Les anarchistes s’époumonent certes à soutenir que les institutions autoritaires – quelle institution est plus autoritaire que l’armée ? – ont deux défauts irrémédiables : elles attirent les salauds, et, compétitives par nature, ne laissent parvenir à leur sommet que les pires des salauds. Ce que démontre Dixon. Avec fair-play, il n’étudie que les fiascos de son pays, renonçant aux vastes possibilités offertes par l’armée française, de Diên Biên Phu à la Ligne Maginot en passant par Toulon 1942. Le récit des erreurs anglaises occupe la première partie : ainsi la bataille de Passchendaele, en Flandre. En 1917, alors que trois ans de guerre de tranchée ont démontré que les préparations d’artillerie sur les tranchées adverses ne détruisent que l’effet de surprise, et servent surtout à creuser des cratères d’où il est impossible de déloger les mitrailleuses, Haig décide dix jours – 240 heures – de préparation d’artillerie ! Quatre millions et demi d’obus (au coût de 22 millions de livres sterling de l’époque) transforment, la pluie constante aidant, le terrain en mer de boue. Pas au sens figuré, au sens littéral : des milliers de soldats anglais vont se noyer dans l’émulsion de boue et de pluie, transformée en une infinité, non de sables mouvants, mais de boues mouvantes. Les Allemands, qui attendent depuis dix jours, fauchent à la mitrailleuse les malheureux Tommies. 57 000 morts le premier jour. 325 000 au total. Pour huit kms d’avancée.
Dixon montre que les grands imbéciles guerriers se conforment à peu près tous au type de La personnalité autoritaire constatée par Adorno dans le livre du même nom.

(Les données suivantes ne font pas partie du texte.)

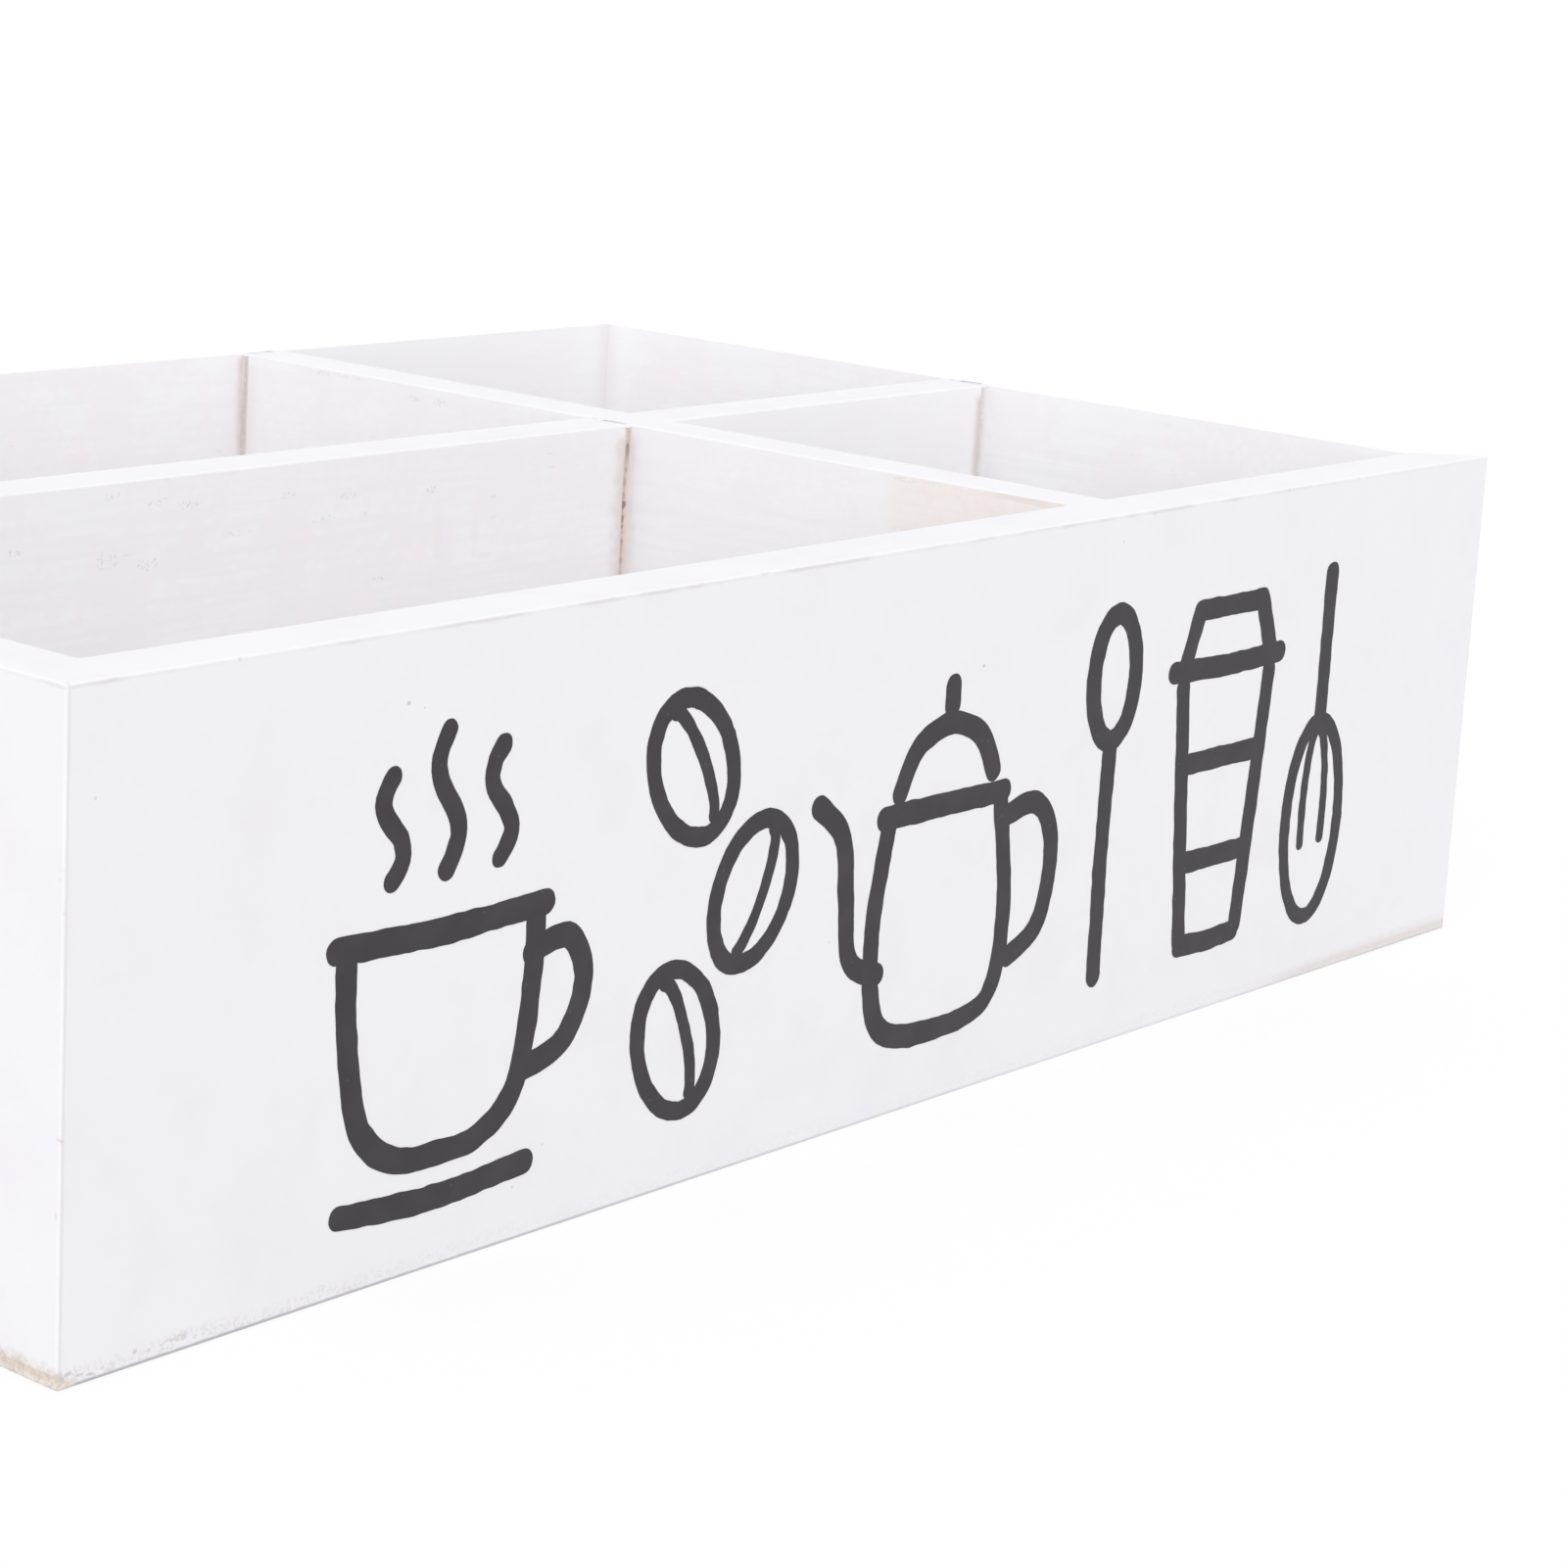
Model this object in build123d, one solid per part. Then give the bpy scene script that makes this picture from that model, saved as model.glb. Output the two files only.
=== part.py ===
from build123d import *
import os

# Coffee station organizer: a shallow wooden tray with four open compartments.
# Four boards meet in mitred corners and are pinned with brads. Two dividers cross in a half lap,
# butt against the boards and are pinned through them. A thin plywood base is pinned on from below.
# All sizes are millimetres. X runs along the front to the right, Y to the back and Z up.
# The origin is the middle of the underside.

# Outside of the case
case_length = 296.0
case_width = 196.0
case_height = 80.0

# Stock that the pieces are cut from
board_thickness = 9.5
divider_thickness = 9.0
base_thickness = 2.5

# Clear sizes of the front left compartment, which place both dividers
wide_bay_length = 183.4
front_bay_width = 85.7

# Rounding that sanding leaves on the glued case
corner_radius = 0.5
rim_radius = 0.3
foot_radius = 0.3

# Play between the dividers and what they meet
long_divider_gap = 2.2
cross_divider_gap = 1.6
lap_side_play = 1.5
lap_height_play = 0.2

# Wire brads: flat head, flat shank and chisel point
brad_head_width = 2.0
brad_head_depth = 1.3
brad_head_thickness = 0.6
brad_shank_width = 1.25
brad_shank_depth = 1.0
brad_point_length = 1.6
case_brad_length = 25.0
base_brad_length = 15.0
brad_play = 0.05

# How deep the heads are set, and how far the outermost brads stay from the ends and the corners
case_head_depth = 1.0
base_head_depth = 0.2
corner_brad_margin = 4.8
corner_brad_inset = 7.3
divider_brad_margin = 20.0
base_brad_margin = 26.0
corner_brads_per_joint = 3
divider_brads_per_end = 2
base_brads_per_side = 4
base_brads_per_end = 2

# One overrun lets every cut run clear of the wood
overrun = 5.0

# Faces and levels that follow from the sizes above
right_side = case_length / 2
left_side = -right_side
back_side = case_width / 2
front_side = -back_side
left_wall = left_side + board_thickness
right_wall = right_side - board_thickness
front_wall = front_side + board_thickness
back_wall = back_side - board_thickness
cross_left = left_wall + wide_bay_length
cross_right = cross_left + divider_thickness
cross_middle = (cross_left + cross_right) / 2
long_front = front_wall + front_bay_width
long_back = long_front + divider_thickness
long_middle = (long_front + long_back) / 2
lap_level = (base_thickness + case_height) / 2
end_board_middle = right_side - board_thickness / 2
side_board_middle = back_side - board_thickness / 2


def block(x_span, y_span, z_span):
    """A box between a low and a high value on each axis."""
    lengths = [high - low for low, high in (x_span, y_span, z_span)]
    corner = Pos(x_span[0], y_span[0], z_span[0])
    return corner * Box(*lengths, align=(Align.MIN, Align.MIN, Align.MIN))


def spread(low, high, count):
    """Evenly spaced values with the first at low and the last at high."""
    return [low + (high - low) * step / (count - 1) for step in range(count)]


# The glued case


def glued_case():
    """The case as if cut from one block, with the rounding that it gets once it is glued."""
    case = block((left_side, right_side), (front_side, back_side), (0, case_height))
    case = fillet(case.edges().filter_by(Axis.Z), corner_radius)
    for bay_length in ((left_wall, cross_left), (cross_right, right_wall)):
        for bay_width in ((front_wall, long_front), (long_back, back_wall)):
            case -= block(bay_length, bay_width, (base_thickness, case_height + overrun))
    rim = case.faces().sort_by(Axis.Z)[-1]
    case = fillet(rim.edges(), rim_radius)
    underside = case.faces().sort_by(Axis.Z)[0]
    return fillet(underside.edges(), foot_radius)


case = glued_case()


def mitred_board(outer_start, outer_end, inner_end, inner_start):
    """The part of the case inside a plan with mitred ends, above the base."""
    outline = Polyline(outer_start, outer_end, inner_end, inner_start, close=True)
    plan = Pos(0, 0, base_thickness) * make_face(outline)
    return case & extrude(plan, case_height)


outer_front_left = (left_side, front_side)
outer_front_right = (right_side, front_side)
outer_back_right = (right_side, back_side)
outer_back_left = (left_side, back_side)
inner_front_left = (left_wall, front_wall)
inner_front_right = (right_wall, front_wall)
inner_back_right = (right_wall, back_wall)
inner_back_left = (left_wall, back_wall)

front_board = mitred_board(
    outer_front_left, outer_front_right, inner_front_right, inner_front_left
)
back_board = mitred_board(
    outer_back_right, outer_back_left, inner_back_left, inner_back_right
)
left_end_board = mitred_board(
    outer_back_left, outer_front_left, inner_front_left, inner_back_left
)
right_end_board = mitred_board(
    outer_front_right, outer_back_right, inner_back_right, inner_front_right
)


# The base and the dividers, which cross in a half lap


def plywood_base():
    """The thin base, flush with the outside of the boards."""
    return case & block((left_side, right_side), (front_side, back_side), (0, base_thickness))


def long_divider_blank():
    """The divider along the length, tight at the left and short of the right end board."""
    run = (left_wall, right_wall - long_divider_gap)
    divider = case & block(run, (long_front, long_back), (base_thickness, case_height))
    slot_run = (cross_left - lap_side_play, cross_right)
    slot_rise = (lap_level - lap_height_play / 2, case_height + overrun)
    slot_width = (long_front - overrun, long_back + overrun)
    return divider - block(slot_run, slot_width, slot_rise)


def cross_divider_blank():
    """The divider across the width, tight at the front and short of the back board."""
    run = (front_wall, back_wall - cross_divider_gap)
    divider = case & block((cross_left, cross_right), run, (base_thickness, case_height))
    slot_run = (long_front - lap_side_play, long_back)
    slot_rise = (base_thickness - overrun, lap_level + lap_height_play / 2)
    slot_length = (cross_left - overrun, cross_right + overrun)
    return divider - block(slot_length, slot_run, slot_rise)


base_panel = plywood_base()
long_divider = long_divider_blank()
cross_divider = cross_divider_blank()


# Brads


def brad(length, play=0.0, over_head=0.0):
    """A brad driven down from the origin, or its hole, with play all round and over its head."""
    half_shank = brad_shank_width / 2 + play
    shoulder = play - brad_head_thickness / 2
    tip = -length - play
    outline = Polyline(
        (-half_shank, shoulder),
        (half_shank, shoulder),
        (half_shank, tip + brad_point_length),
        (0, tip),
        (-half_shank, tip + brad_point_length),
        close=True,
    )
    half_depth = brad_shank_depth / 2 + play
    shank = extrude(Plane.XZ * make_face(outline), half_depth, both=True)
    head = block(
        (-brad_head_width / 2 - play, brad_head_width / 2 + play),
        (-brad_head_depth / 2 - play, brad_head_depth / 2 + play),
        (-brad_head_thickness - play, over_head),
    )
    return shank + head


def driven(places, outward, across, length, over_head):
    """Brads with their heads at the places, and the holes that they are driven into."""
    seats = [Plane(origin=place, x_dir=across, z_dir=outward).location for place in places]
    brads = [seat * brad(length) for seat in seats]
    holes = [seat * brad(length, brad_play, over_head) for seat in seats]
    return brads, holes


def across_front(x_places, heights, outward):
    """Case brads through the front or the back board, under filler that closes the holes."""
    y = outward * (back_side - case_head_depth)
    places = [(x, y, z) for x in x_places for z in heights]
    return driven(places, (0, outward, 0), (1, 0, 0), case_brad_length, brad_play)


def across_end(y_places, heights, outward):
    """Case brads through an end board, under filler that closes the holes."""
    x = outward * (right_side - case_head_depth)
    places = [(x, y, z) for y in y_places for z in heights]
    return driven(places, (outward, 0, 0), (0, 1, 0), case_brad_length, brad_play)


corner_heights = spread(
    base_thickness + corner_brad_margin,
    case_height - corner_brad_margin,
    corner_brads_per_joint,
)
divider_heights = spread(
    base_thickness + divider_brad_margin,
    case_height - divider_brad_margin,
    divider_brads_per_end,
)
corner_places = (left_side + corner_brad_inset, right_side - corner_brad_inset)

front_corner_brads, front_corner_holes = across_front(corner_places, corner_heights, -1)
back_corner_brads, back_corner_holes = across_front(corner_places, corner_heights, 1)
cross_front_brads, cross_front_holes = across_front([cross_middle], divider_heights, -1)
cross_back_brads, cross_back_holes = across_front([cross_middle], divider_heights, 1)
long_left_brads, long_left_holes = across_end([long_middle], divider_heights, -1)
long_right_brads, long_right_holes = across_end([long_middle], divider_heights, 1)


def from_below(plan_places, across):
    """Base brads driven up at the plan places, in holes that stay open below."""
    places = [(x, y, base_head_depth) for x, y in plan_places]
    return driven(places, (0, 0, -1), across, base_brad_length, overrun)


side_x = spread(left_side + base_brad_margin, right_side - base_brad_margin, base_brads_per_side)
end_y = spread(front_side + base_brad_margin, back_side - base_brad_margin, base_brads_per_end)
side_places = [(x, y) for y in (-side_board_middle, side_board_middle) for x in side_x]
end_places = [(x, y) for x in (-end_board_middle, end_board_middle) for y in end_y]
long_places = [
    ((left_wall + cross_left) / 2, long_middle),
    ((cross_right + right_wall) / 2, long_middle),
]
cross_places = [
    (cross_middle, (front_wall + long_front) / 2),
    (cross_middle, (long_back + back_wall) / 2),
]

side_brads, side_holes = from_below(side_places, (1, 0, 0))
end_brads, end_holes = from_below(end_places, (0, 1, 0))
long_base_brads, long_base_holes = from_below(long_places, (1, 0, 0))
cross_base_brads, cross_base_holes = from_below(cross_places, (0, 1, 0))


# Holes in the wood


def bored(wood, *holes):
    """The piece with the brad holes that reach it cut out."""
    for hole in sum(holes, []):
        wood = wood - hole
    return wood


front_board = bored(front_board, front_corner_holes, cross_front_holes, side_holes)
back_board = bored(back_board, back_corner_holes, cross_back_holes, side_holes)
left_end_board = bored(
    left_end_board, front_corner_holes, back_corner_holes, long_left_holes, end_holes
)
right_end_board = bored(
    right_end_board, front_corner_holes, back_corner_holes, long_right_holes, end_holes
)
long_divider = bored(long_divider, long_left_holes, long_right_holes, long_base_holes)
cross_divider = bored(cross_divider, cross_front_holes, cross_back_holes, cross_base_holes)
base_panel = bored(base_panel, side_holes, end_holes, long_base_holes, cross_base_holes)


# One file for each piece, and one for each group of like brads

nodes = {
    "front_board": front_board,
    "back_board": back_board,
    "left_end_board": left_end_board,
    "right_end_board": right_end_board,
    "long_divider": long_divider,
    "cross_divider": cross_divider,
    "base_panel": base_panel,
    "front_corner_brads": Compound(front_corner_brads),
    "back_corner_brads": Compound(back_corner_brads),
    "long_divider_brads": Compound(long_left_brads + long_right_brads),
    "cross_divider_brads": Compound(cross_front_brads + cross_back_brads),
    "base_brads": Compound(side_brads + end_brads + long_base_brads + cross_base_brads),
}

os.makedirs("parts", exist_ok=True)
for name, piece in nodes.items():
    export_step(piece, f"parts/{name}.step")
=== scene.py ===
import math

import bmesh
import bpy
from mathutils import Matrix, Vector, geometry, noise


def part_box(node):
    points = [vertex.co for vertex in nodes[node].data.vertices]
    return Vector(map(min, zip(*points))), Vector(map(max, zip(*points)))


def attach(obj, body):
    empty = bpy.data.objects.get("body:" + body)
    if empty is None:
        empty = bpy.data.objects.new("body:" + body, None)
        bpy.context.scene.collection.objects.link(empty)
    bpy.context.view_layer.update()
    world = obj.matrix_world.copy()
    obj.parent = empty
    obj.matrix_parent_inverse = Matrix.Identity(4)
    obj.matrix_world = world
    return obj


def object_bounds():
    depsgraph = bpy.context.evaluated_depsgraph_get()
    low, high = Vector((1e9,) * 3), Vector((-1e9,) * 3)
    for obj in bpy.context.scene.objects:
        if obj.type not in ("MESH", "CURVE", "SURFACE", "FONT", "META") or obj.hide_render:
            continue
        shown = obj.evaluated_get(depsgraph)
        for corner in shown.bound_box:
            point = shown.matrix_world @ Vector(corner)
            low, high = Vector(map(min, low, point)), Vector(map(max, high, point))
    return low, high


# Coffee station organizer: a white painted tray with a charcoal design on its front.
# The wood comes from the frame. This script gives every board its paint and wear, and adds the
# printed design, the paint and filler in the narrow slits, and the filler over the brads.
# Lengths below are millimetres. X runs to the right along the front, Y to the back and Z up.

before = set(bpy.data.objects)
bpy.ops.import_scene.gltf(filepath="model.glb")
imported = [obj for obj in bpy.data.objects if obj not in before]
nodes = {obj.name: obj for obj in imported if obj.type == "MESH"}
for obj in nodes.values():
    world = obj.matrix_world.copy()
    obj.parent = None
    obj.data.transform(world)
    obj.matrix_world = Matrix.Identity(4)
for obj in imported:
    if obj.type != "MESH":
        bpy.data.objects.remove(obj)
cad_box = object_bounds()

MM = 0.001
HAIR = 0.02

# Faces of the case, its walls and its dividers
left_side, front_side, _ = cad_box[0] / MM
right_side, back_side, rim = cad_box[1] / MM
left_wall, long_front, base_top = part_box("long_divider")[0] / MM
long_end, long_back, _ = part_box("long_divider")[1] / MM
cross_left, _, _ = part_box("cross_divider")[0] / MM
cross_right, cross_end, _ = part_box("cross_divider")[1] / MM
board = left_wall - left_side
right_wall = right_side - board
back_wall = back_side - board
end_gap = right_wall - long_end
back_gap = back_wall - cross_end

# The play beside the crossing and the rounding of the rim, as the solids have them
lap_play = 1.5
rim_radius = 0.3


def shade(red, green, blue):
    """A colour that is named by how it looks on a screen, from 0 to 255, for a node socket."""
    shares = [value / 255 for value in (red, green, blue)]
    linear = [((share + 0.055) / 1.055) ** 2.4 for share in shares]
    return (*linear, 1)


# Colours of the paint, the wood, the filler, the metal and the print
sprayed_white = shade(241, 240, 245)
sprayed_shadow = shade(237, 235, 241)
# Grey for the sanded wear line below the rim, and for the painted shade line at the left corners
rubbed_line_and_corner_shade = shade(216, 213, 217)
# Painted contact shadow for the grey line along the foot
foot_contact_shadow = shade(188, 187, 190)
foot_grit = shade(208, 203, 203)
corner_dirt = shade(176, 166, 160)
# Painted light: a whiter tone for the far rims and for inner faces that lie in shade
painted_light_white = shade(252, 252, 253)
dust = shade(198, 194, 196)
thin_wash = shade(248, 248, 250)
thin_wash_grain = shade(243, 242, 245)
warm_wash = shade(247, 243, 245)
# Painted shade: a grey that darkens washed faces
painted_shade_grey = shade(224, 223, 224)
pore_grey = shade(219, 212, 213)
bare_patch = shade(240, 231, 222)
pink_patch = shade(239, 226, 221)
bare_wood = shade(236, 226, 221)
bare_wood_dark = shade(212, 203, 199)
rust_stain = shade(207, 183, 173)
# Stain in the dark gaps at the divider ends, and painted shade in the back right inner corner
gap_stain_and_corner_shade = shade(205, 190, 187)
slit_tan = shade(231, 218, 213)
slit_pale = shade(244, 241, 242)
slit_ash = shade(224, 216, 214)
# The slits' core and holes: filler and raw wood with painted shade of the gaps' depth
slit_grey_and_shade = shade(204, 195, 193)
slit_brown_and_shade = shade(204, 188, 180)
slit_hole_dark_and_shade = shade(134, 117, 109)
ply_face = shade(221, 198, 168)
ply_grain = shade(191, 160, 124)
ply_core = shade(206, 184, 158)
zinc = shade(190, 190, 188)
zinc_dull = shade(150, 149, 145)
charcoal = shade(42, 38, 48)
charcoal_worn = shade(80, 77, 84)
pure_white = (1, 1, 1, 1)


# Shader maths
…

Cette personnalité dont la caractéristique fondamentale est la rigidité écrase la pensée flexible, indépendante, créative (!) indispensable à la conduite de la guerre, si constamment imprévisible.
En voici les neuf traits principaux :
– Conformisme : adhérence rigide aux valeurs petites-bourgeoises.
– Soumission autoritaire : obéissance aveugle envers les autorités morales, idéalisées, du groupe auquel on s’identifie.
– Agression autoritaire : propension à chercher, blâmer et attaquer qui rejette les valeurs conventionnelles
– Anti-intraception : aversion envers le subjectif, l’imaginatif, l’introspectif.
– Pensée superstitieuse et stéréotypée : croyance en des déterminants magiques du destin humain, et disposition à ne penser qu’en catégories rigides, inflexibles.
– Pouvoir et dureté : priorité donnée aux axes dominant/dominé, fort/faible, chef/subordonné, identification avec les figures dominantes, expression exagérée des attributs conformes et conventionnels du moi, expression exagérée de la force et de la résistance.
– Cynisme et goût de la destruction : hostilité généralisée, dégoût de tout ce qui est humain, attirance pour la destruction.
– Projection : projection à l’extérieur du moi des pulsions inconscientes inacceptables, dès lors attribuées à qui est vu comme contraire au groupe et à ses règles.
Puritanisme.
Une autre citation est non moins éclairante : une comparaison effectuée à l’université de Californie entre les étudiants élèves officiers de réserve et les étudiants objecteur de conscience a donné l’analyse suivante des futurs officiers : stricte discipline imposée par une figure paternelle pendant l’enfance, expression exagérée de la masculinité, usage élevé de l’alcool, sentiment d’impuissance à modifier les actions de leur pays, inquiétudes sexuelles, tendance à considérer l’indépendance comme une perte de contrôle, désir d’un environnement prévisible, égotisme, timidité envers les filles jointe à une tendance à se vanter des conquêtes sexuelles, peu d’intimité et de réussite émotionnelles envers l’autre sexe, tendance à ne voir les femmes qu’en tant qu’objets, goût des relations dominance/soumission, agressifs, impulsifs, irresponsables, non-intellectuels et avec une conscience morale peu développée ; la malhonnêteté profonde de ce type de personnes est connue, même d’elles-mêmes. Mein Kampf compte ainsi des dizaines de pages où Hitler se vante de ses mensonges envers son propre électorat.
« Quand les talons claquent, j’entends les cerveaux se fermer » a dit un expert, le maréchal Lyautey *.


*. Cité dans Le Trésor des Méchancetés, anthologie d’humour à l’usage des anarchistes. Ed. ACL.